Temptations in Jerusalem

Dafna Baruch is the chef and owner of two successful Jerusalem restaurants. The first, Pituim (which means temptations), is in the German Colony just off Emek Refaim. Her second restaurant is in the Mamilla Mall, just above the new Gap store.

Dafna Baruch at one of her restaurants. [Photo by Barry A. Kaplan]

This 34-year-old mother of three exudes a lot of self-confidence, creativity and talent.Baruch was born in Jerusalem, and her parents were born in Jerusalem, although her father’s parents came from Turkey. Her mother’s parents were many-generation Jerusalemites on one side, and her grandmother was from Lebanon.

 “All my life until the age of 15, I never stepped into the kitchen!” she exclaims.

When she took a cooking course at school, she says, “for the first time, I saw I had a talent for this,” but her mother didn’t want her in the kitchen.

In the army, she taught martial arts because she had a black belt in tae­kwondo and then did some post-army travelling in the United States.

When she returned to Israel in 1994, she knew she wanted to do two things – cook and learn archeology. Since the timing was wrong to start university, she started cooking for a French restaurant and enrolled in the culinary course at Hadassah College.

She married Meir, a personal trainer, and by the time she had completed her Hadassah course, she was sous-chef at the French restaurant.

Baruch decided that “a good chef has to know to cook and to bake, and this was what I wanted to do,” and she went to London for six months to study pastry at Le Cordon Bleu.

When she returned, a friend of her husband’s told her his dream was to open a restaurant, but only with her. So at the age of 23 and pregnant, she opened a very small place in the German Colony, called Pituim, temptations.

Why this name?

“When I thought of a name, I thought it was exactly what I do. Everyone will go and say, ‘You can tempt me today,’” since it was more bakery than restaurant.

After about three years, Baruch decided to move to a bigger space, at the side of German Colony, “so people who come would come to me, not the street,” she said. She chose a place “with history,” in a building 70 or 80 years old that she remembered from when she was six years old.

Inside are wooden chairs and tables with red checkered tablecloths in an area that seats about 21; in the garden with wicker chairs, there are seats for about 40.
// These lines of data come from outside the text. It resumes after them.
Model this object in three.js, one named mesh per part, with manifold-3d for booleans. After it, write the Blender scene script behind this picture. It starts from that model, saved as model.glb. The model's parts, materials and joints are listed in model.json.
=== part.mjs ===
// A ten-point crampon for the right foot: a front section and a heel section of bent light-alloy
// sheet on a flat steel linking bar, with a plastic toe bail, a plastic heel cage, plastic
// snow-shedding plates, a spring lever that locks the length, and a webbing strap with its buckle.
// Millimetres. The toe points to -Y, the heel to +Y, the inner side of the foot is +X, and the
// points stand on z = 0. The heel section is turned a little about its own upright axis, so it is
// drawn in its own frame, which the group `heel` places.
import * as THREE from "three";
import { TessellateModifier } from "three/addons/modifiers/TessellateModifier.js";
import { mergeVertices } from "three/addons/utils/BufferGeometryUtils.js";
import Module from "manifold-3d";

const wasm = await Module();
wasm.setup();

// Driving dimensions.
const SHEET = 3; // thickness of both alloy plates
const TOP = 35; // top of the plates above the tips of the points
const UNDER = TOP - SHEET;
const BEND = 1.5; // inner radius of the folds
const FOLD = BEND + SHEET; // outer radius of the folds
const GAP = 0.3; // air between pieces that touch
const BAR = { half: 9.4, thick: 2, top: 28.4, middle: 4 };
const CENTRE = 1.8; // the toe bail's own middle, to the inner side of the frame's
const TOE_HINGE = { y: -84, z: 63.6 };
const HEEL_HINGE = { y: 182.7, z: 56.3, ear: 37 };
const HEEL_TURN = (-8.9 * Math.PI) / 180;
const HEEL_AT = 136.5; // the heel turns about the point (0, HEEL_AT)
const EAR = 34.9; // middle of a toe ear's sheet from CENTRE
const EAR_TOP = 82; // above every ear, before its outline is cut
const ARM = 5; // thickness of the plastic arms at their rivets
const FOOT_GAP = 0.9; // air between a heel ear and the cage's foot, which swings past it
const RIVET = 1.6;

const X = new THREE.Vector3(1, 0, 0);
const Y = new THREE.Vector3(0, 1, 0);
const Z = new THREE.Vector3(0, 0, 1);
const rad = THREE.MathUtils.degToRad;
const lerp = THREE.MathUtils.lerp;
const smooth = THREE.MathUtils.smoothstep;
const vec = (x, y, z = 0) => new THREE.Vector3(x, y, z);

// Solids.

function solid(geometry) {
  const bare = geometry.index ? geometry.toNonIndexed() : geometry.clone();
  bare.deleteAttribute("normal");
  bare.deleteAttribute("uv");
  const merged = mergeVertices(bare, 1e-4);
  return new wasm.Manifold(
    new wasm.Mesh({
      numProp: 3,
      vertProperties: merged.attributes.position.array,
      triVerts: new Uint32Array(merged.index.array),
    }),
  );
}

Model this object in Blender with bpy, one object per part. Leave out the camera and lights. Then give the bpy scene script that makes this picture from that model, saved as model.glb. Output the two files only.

Baruch later opened a second restaurant in Mamilla Mall. “I really like this place. It’s one of the most beautiful malls in Israel. Also, my father was born in Mamilla; it was the border then. When he was two years old or younger, he went across the border and the Jordanian soldiers were pointing their guns at him and my grandmother was trying to get him back with candy.”

Pituim is a kosher mehadrin dairy restaurant where one can have breakfast, lunch or dinner. Breakfast can be for one or two, and includes a long list of sandwiches that come with a salad. Specialties include a portobello burger, a round and crispy polenta with mushroom and pesto and white wine, lasagna, and fish such as salmon with red wine and almonds. There are also soups, salads, pastas and quiches. Pituim salad has lettuce, avocado, red grapefruit, pine nuts and fried Bulgarian cheese in a mustard vinaigrette. There is a fixed menu, but some changes are made every season. No one should leave the table without a temptation such as mousse cakes, tarts and pies or a special temptation – hot chocolate soufflé.

The showcase features 25 different desserts, which Baruch makes herself, including sweets to buy and take home, in boxes with the restaurant’s rolling pin logo.

Today, Baruch has three children, ages nine, five and two, and she is not done with Pituim.

“Now I have a project to open Temptations as a kosher bakery in Los Angeles. It’s very interesting,” she says. “I think it can work wonderfully.”

Pituim is located at Rachel Imenu 5. Phone 02 566 2899

For Pituim Mamilla, phone 02 500 4006.

Here is one of Dafna Baruch’s temptations.

 

Chocolate Mousse with
Nougat and Hazelnuts

Base
1/4 cup crushed cornflakes
3 1/2 oz. milk chocolate
2 tbsp. nougat (Hazelnut paste)
 
Filling
10 1/2 oz. dark chocolate
2 tbsp. nougat
13 oz. 42 per cent heavy cream
2 separated eggs plus 2 egg yolks
1/4 cup sugar
 
cocoa powder
chopped hazelnuts
hazelnuts dipped in chocolate
 

Preheat oven to 325. Place parchment paper in the bottom of a soufflé pan.

Melt milk chocolate in a double boiler. Blend together with nougat and mix with corn flakes. Pat mixture on the paper and bake in preheated 325-degree oven for 2-3 minutes. Let cool.

Melt dark chocolate with nougat in a double boiler.

Whip two egg whites, adding sugar as they get stiff. Set aside.

Whip heavy cream until it starts to get thick then add egg yolks, one at a time. Add chocolate with nougat. Fold in egg whites. Spoon mousse onto base. Freeze at least four hours.

Garnish with cocoa powder or chopped hazelnuts or hazelnuts dipped in chocolate.